Your goal:
Set down word for word each line from the start of the listing through the line that contains "every material, and", both included.

Supplied information:
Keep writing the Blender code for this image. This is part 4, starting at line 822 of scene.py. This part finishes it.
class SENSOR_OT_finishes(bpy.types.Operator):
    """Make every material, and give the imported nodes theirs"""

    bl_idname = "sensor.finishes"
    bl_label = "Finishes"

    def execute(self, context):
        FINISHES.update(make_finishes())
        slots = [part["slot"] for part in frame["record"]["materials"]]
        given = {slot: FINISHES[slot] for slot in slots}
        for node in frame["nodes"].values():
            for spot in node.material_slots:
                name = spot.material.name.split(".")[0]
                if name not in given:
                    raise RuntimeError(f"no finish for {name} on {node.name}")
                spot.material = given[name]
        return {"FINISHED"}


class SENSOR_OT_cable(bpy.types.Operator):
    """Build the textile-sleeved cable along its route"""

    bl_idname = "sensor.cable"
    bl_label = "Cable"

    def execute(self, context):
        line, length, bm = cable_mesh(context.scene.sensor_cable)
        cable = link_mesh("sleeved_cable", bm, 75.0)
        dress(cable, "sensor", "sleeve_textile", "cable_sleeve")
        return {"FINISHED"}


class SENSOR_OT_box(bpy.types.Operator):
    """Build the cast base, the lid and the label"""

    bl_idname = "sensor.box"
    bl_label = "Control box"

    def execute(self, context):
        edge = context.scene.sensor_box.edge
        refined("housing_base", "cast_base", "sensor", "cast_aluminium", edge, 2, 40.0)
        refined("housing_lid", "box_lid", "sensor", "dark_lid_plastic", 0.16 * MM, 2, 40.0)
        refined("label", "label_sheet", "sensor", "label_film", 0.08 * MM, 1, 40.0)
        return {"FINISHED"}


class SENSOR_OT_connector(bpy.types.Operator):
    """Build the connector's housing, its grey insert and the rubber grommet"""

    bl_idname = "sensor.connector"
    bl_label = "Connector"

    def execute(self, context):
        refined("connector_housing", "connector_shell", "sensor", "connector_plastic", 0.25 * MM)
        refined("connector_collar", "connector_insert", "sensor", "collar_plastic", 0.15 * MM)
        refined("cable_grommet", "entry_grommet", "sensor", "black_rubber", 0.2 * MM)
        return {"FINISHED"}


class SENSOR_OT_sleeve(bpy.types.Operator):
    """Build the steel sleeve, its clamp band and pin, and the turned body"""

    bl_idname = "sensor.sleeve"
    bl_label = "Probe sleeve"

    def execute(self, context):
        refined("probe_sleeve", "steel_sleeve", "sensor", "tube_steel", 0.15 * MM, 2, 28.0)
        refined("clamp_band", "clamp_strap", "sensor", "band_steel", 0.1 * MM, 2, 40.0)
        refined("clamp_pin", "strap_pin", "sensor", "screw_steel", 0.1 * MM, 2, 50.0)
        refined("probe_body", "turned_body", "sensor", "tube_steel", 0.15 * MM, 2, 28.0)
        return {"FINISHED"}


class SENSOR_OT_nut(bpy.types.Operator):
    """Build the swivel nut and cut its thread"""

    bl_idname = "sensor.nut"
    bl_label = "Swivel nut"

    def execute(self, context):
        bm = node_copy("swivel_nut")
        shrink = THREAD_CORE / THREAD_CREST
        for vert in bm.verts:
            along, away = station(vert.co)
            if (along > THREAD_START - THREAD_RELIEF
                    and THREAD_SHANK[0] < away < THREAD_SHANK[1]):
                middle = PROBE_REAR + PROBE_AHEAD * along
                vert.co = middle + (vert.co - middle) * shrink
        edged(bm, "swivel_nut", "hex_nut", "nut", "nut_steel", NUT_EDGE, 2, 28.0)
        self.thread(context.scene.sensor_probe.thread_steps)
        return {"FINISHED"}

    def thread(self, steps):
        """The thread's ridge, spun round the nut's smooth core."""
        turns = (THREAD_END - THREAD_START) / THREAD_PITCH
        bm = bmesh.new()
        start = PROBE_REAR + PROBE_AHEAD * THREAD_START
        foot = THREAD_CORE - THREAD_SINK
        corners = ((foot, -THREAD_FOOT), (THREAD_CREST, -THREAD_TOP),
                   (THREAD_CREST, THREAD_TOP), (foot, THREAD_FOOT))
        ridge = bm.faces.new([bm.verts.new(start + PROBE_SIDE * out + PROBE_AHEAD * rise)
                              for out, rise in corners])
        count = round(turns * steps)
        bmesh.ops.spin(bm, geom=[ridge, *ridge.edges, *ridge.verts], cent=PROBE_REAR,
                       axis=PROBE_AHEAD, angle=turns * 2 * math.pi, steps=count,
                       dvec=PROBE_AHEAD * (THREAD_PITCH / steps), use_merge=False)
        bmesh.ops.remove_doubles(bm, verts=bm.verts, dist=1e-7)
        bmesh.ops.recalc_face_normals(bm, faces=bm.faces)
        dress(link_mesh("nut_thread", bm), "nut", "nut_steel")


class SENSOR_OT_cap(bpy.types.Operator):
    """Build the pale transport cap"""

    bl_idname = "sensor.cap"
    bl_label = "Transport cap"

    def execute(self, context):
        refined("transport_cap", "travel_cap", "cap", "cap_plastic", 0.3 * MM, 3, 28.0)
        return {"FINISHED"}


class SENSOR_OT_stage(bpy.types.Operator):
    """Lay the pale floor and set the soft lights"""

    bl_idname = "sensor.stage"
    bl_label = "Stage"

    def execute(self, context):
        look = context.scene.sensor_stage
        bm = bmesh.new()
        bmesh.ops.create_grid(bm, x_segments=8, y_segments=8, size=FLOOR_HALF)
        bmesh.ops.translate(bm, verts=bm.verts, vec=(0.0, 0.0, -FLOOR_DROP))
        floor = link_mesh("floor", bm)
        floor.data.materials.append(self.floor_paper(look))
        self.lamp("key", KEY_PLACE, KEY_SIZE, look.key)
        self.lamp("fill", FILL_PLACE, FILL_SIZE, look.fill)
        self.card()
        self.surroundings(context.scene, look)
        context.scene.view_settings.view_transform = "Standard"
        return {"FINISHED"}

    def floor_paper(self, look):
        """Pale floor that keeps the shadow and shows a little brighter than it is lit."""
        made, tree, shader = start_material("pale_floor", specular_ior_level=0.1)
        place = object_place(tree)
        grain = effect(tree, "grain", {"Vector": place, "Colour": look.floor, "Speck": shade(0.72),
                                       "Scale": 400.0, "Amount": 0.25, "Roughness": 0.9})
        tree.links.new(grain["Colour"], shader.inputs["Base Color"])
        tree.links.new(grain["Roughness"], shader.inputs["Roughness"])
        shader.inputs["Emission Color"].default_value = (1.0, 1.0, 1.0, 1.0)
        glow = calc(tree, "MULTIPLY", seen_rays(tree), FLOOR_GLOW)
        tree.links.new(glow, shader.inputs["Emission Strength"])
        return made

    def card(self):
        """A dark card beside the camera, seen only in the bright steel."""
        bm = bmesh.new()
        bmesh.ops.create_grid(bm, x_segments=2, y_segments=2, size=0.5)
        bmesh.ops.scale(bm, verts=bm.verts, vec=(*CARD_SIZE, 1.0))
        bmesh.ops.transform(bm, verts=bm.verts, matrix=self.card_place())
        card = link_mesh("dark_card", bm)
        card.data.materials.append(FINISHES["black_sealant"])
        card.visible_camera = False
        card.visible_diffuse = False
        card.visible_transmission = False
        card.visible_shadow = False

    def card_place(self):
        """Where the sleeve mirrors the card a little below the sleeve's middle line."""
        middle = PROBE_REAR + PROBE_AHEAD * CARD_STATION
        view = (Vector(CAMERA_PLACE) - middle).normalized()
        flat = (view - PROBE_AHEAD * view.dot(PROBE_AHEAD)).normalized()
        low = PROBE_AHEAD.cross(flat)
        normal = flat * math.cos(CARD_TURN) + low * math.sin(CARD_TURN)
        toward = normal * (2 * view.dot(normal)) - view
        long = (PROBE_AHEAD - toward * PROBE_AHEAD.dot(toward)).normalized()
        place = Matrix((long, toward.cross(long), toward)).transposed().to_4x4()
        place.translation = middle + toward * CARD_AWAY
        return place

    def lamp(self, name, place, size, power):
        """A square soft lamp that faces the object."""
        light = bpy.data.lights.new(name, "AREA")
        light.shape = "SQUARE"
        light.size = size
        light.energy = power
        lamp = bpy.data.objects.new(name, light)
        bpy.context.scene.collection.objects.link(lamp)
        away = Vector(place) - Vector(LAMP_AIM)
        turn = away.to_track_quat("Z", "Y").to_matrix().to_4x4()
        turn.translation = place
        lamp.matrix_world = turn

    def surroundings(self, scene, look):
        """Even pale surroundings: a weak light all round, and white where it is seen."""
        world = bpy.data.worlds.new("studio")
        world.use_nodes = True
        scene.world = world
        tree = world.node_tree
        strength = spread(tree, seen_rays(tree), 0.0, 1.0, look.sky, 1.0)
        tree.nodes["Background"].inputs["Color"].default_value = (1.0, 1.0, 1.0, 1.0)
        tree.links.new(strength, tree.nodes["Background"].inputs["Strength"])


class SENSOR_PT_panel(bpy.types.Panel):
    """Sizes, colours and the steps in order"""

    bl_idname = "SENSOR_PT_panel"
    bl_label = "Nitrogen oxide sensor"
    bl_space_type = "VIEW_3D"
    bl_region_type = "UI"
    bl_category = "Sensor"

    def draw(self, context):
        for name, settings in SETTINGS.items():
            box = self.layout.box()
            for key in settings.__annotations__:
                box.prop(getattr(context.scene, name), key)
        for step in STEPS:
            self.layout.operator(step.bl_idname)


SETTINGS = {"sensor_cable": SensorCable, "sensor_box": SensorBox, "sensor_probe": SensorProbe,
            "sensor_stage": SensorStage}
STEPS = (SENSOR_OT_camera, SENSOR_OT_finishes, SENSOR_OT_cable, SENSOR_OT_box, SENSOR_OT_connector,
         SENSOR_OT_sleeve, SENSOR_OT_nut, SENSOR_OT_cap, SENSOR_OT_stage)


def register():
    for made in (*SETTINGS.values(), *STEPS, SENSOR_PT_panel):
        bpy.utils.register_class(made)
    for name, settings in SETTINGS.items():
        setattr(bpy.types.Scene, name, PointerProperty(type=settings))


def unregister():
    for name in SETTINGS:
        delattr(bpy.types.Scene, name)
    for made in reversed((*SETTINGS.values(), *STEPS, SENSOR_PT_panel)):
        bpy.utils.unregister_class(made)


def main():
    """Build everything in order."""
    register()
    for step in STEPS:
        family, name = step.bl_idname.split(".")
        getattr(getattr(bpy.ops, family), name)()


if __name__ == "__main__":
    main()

Task answer:
Keep writing the Blender code for this image. This is part 4, starting at line 822 of scene.py. This part finishes it.
class SENSOR_OT_finishes(bpy.types.Operator):
    """Make every material, and give the imported nodes theirs"""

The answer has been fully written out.